In fact, it's one of my favorite pictures ever. 

Our neighbors took this picture exactly one year ago today - March 26 2011 - after a huge and unexpectedly late snowfall blanketed the city. 

You might think I like this picture because of the way the snow delicately frosts each tree branch, or maybe because it looks like there's a thick white blanket keeping our house cozy and warm. 

But neither of those are the reason.  In fact, it really has nothing to do with the outside of the house at all.  I like this photo so much because the peaceful serenity outside is the exact opposite of what is slowly unfolding on the inside at the precise moment our neighbors took this picture.

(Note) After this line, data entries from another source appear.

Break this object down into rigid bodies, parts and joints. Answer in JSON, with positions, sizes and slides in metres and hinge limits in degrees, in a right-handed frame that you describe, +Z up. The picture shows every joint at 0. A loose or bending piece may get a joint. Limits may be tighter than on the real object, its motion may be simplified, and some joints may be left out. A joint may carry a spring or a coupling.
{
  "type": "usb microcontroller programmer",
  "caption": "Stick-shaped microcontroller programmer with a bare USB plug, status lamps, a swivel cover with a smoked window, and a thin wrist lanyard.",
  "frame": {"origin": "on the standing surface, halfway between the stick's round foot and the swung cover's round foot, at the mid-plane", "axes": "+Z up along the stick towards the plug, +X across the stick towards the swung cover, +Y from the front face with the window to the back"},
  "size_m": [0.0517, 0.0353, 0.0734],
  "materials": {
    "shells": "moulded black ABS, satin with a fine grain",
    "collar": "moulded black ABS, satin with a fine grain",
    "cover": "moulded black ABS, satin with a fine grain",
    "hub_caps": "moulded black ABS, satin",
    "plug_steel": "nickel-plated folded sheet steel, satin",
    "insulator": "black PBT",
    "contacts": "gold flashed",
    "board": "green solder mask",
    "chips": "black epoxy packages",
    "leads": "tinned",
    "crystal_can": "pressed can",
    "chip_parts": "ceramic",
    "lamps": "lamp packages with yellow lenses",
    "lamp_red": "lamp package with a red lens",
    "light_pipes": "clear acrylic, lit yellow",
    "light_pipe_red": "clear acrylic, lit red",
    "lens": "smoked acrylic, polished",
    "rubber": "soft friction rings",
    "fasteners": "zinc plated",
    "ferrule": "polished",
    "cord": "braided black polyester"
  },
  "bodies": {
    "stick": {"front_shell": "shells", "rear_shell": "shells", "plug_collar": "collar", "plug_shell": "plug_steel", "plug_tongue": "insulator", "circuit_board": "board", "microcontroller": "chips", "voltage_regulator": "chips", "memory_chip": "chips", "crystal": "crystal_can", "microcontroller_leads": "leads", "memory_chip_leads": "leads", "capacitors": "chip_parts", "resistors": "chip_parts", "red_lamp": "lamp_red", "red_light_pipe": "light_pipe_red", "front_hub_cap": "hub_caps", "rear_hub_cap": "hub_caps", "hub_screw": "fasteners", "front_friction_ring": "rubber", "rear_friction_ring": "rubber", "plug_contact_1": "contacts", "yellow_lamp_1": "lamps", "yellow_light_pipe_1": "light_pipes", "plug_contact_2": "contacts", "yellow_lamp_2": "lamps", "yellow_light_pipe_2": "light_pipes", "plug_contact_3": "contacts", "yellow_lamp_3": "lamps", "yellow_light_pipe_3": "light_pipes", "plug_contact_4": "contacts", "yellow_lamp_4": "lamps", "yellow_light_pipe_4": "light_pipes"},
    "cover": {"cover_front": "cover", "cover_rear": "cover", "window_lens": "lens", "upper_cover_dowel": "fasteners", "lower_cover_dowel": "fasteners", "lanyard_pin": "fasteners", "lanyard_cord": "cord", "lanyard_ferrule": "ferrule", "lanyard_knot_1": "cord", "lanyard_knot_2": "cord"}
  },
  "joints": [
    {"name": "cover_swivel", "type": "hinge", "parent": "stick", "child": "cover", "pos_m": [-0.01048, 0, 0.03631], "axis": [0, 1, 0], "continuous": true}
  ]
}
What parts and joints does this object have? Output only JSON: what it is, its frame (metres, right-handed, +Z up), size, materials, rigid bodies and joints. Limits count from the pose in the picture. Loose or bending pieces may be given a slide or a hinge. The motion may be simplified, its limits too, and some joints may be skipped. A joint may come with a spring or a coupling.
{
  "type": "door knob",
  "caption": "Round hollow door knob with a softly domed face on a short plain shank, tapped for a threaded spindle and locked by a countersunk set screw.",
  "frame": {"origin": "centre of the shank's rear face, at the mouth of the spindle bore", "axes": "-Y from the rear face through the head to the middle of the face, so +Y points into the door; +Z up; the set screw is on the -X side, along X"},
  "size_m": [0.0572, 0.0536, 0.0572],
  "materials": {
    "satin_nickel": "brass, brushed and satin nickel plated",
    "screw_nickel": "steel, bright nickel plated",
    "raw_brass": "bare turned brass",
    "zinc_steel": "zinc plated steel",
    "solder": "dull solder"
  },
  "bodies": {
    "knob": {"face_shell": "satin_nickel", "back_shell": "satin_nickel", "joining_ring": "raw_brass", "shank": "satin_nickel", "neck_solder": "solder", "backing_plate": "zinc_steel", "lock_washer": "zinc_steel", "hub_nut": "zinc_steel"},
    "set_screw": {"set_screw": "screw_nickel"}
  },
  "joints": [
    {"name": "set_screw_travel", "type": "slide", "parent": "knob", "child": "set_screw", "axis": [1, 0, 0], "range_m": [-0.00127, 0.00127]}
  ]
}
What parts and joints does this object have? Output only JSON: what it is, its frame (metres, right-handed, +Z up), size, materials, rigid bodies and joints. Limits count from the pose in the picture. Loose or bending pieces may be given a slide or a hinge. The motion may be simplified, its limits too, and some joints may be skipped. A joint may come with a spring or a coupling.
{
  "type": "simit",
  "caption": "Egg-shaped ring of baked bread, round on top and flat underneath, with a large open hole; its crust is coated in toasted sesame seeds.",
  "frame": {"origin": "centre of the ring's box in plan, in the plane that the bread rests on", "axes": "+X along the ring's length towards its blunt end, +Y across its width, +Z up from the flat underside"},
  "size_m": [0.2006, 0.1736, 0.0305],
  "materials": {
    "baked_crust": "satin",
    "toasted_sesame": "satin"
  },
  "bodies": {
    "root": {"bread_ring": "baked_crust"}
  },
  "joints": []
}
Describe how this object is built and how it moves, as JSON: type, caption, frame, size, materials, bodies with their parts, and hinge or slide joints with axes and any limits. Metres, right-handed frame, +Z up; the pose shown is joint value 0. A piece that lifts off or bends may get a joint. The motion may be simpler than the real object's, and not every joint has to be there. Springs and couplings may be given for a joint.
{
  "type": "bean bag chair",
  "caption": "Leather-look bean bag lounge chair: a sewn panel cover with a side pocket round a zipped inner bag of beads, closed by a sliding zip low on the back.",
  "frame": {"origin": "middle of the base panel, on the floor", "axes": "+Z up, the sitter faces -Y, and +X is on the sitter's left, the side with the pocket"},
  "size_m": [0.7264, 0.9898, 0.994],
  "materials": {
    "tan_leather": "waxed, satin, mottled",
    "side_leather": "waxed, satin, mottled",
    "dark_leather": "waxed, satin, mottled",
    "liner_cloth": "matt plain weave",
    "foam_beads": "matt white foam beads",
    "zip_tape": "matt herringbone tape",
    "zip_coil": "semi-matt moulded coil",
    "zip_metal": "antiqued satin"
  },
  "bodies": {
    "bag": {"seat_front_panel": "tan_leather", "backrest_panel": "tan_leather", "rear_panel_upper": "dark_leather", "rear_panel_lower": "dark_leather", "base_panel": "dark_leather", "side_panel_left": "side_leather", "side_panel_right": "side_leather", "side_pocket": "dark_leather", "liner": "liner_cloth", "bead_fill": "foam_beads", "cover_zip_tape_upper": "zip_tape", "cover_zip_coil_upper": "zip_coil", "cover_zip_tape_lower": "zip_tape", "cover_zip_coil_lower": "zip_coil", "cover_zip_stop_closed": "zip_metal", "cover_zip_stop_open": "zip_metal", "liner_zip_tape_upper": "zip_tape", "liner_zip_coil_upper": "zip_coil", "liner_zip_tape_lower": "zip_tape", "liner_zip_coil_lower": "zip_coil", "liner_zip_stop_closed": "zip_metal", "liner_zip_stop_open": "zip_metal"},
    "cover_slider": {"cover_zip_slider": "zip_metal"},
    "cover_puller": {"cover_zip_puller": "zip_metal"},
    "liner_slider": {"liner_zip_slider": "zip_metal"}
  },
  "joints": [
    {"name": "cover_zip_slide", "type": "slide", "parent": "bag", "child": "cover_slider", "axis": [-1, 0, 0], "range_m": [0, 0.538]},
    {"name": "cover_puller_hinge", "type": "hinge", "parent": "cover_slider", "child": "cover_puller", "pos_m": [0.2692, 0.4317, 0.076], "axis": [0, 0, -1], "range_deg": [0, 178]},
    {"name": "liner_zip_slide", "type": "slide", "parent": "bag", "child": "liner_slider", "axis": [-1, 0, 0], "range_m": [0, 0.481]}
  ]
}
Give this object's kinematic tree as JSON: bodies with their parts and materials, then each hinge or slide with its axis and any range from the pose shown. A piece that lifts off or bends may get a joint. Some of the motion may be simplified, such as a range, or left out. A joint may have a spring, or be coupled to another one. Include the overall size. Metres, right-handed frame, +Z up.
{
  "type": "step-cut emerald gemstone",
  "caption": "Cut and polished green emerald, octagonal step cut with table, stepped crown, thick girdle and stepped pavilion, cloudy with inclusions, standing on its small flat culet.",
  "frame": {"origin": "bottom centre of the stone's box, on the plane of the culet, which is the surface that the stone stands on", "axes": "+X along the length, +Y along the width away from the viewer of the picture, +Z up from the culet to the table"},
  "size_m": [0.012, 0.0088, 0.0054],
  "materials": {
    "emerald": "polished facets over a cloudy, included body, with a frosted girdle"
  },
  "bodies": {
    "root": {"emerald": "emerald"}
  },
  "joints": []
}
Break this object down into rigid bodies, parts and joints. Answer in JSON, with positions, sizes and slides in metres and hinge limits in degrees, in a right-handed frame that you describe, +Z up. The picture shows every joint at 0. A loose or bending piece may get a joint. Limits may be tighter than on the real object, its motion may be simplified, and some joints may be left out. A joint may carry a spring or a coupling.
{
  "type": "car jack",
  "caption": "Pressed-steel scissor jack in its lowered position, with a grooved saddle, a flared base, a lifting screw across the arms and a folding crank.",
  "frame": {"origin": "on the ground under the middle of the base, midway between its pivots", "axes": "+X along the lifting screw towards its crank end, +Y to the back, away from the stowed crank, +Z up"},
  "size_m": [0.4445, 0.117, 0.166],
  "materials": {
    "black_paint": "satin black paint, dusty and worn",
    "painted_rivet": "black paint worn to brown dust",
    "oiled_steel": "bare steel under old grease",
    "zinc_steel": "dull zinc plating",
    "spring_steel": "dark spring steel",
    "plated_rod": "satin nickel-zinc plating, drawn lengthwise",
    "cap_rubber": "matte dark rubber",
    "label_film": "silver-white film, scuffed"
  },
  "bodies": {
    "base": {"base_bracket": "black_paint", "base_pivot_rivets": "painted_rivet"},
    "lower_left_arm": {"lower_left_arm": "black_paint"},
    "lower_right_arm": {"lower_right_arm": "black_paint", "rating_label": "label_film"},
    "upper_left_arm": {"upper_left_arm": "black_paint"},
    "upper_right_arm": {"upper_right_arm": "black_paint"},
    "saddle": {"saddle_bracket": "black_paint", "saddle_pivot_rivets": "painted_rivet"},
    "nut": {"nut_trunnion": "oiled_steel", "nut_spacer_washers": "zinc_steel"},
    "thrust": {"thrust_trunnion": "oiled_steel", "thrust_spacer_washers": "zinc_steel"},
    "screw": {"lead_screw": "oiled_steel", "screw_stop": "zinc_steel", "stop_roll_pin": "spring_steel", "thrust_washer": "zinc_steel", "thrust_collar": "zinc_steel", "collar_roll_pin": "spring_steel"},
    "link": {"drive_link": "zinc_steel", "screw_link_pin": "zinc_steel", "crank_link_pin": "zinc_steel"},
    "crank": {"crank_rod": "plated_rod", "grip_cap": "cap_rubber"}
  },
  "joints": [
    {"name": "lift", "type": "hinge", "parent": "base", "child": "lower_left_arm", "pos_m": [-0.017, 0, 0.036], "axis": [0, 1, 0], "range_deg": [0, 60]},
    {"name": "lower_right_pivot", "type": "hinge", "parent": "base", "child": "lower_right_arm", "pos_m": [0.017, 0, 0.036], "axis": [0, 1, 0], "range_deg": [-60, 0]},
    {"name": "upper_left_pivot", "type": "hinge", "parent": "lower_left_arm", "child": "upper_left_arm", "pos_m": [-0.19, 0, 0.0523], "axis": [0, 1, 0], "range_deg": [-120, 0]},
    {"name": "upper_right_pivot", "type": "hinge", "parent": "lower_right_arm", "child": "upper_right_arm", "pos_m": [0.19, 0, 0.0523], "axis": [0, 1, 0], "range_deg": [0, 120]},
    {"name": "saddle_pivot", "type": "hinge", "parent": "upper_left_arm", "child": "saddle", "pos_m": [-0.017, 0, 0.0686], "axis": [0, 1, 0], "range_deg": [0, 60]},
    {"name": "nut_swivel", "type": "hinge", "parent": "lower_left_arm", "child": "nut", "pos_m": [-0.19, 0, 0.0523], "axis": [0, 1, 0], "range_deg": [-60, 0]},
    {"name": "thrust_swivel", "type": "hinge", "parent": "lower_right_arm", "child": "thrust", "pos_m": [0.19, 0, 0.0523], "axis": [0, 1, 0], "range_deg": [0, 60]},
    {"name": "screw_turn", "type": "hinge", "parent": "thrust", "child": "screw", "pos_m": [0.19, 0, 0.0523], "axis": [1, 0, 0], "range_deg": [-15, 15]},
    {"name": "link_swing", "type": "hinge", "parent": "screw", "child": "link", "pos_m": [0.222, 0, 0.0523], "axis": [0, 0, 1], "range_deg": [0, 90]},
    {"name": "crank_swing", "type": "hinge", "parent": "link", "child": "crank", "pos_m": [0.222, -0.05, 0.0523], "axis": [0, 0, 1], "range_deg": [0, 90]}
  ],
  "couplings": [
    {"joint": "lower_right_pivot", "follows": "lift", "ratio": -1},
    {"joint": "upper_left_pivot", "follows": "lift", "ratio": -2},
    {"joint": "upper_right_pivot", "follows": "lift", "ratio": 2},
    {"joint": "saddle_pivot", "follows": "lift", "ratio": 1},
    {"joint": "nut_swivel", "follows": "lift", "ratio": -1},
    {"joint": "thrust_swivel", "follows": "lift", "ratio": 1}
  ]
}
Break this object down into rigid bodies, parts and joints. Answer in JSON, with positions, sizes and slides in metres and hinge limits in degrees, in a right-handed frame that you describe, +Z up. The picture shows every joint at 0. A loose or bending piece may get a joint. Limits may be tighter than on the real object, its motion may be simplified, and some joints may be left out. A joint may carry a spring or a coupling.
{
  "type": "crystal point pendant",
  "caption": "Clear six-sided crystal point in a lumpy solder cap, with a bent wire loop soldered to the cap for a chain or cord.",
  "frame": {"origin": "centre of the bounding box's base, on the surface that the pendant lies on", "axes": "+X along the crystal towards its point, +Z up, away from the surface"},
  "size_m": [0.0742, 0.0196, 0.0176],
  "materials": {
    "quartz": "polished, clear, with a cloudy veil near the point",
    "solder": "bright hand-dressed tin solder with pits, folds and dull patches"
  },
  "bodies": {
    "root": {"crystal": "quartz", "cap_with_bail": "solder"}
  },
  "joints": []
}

If you were to pull the curtains back you would see a woman who has just returned home from dropping her 1-year-old and 6-month-old daughters off at her in-laws' house for a much needed night of rest and relaxation.  As she unfolds the wrapper of her Grilled Stuft Burrito, a staple in her diet since 1993, she is confused as to why the smell suddenly seems unbearably pungent.  So pungent and repulsive, in fact, that she can barely take a bite before she has to throw it away. 

She sits back down on the couch for only a moment before shooting up, walking fast at first then running, into the kitchen to grab the calendar off the wall to try to piece together some dates. 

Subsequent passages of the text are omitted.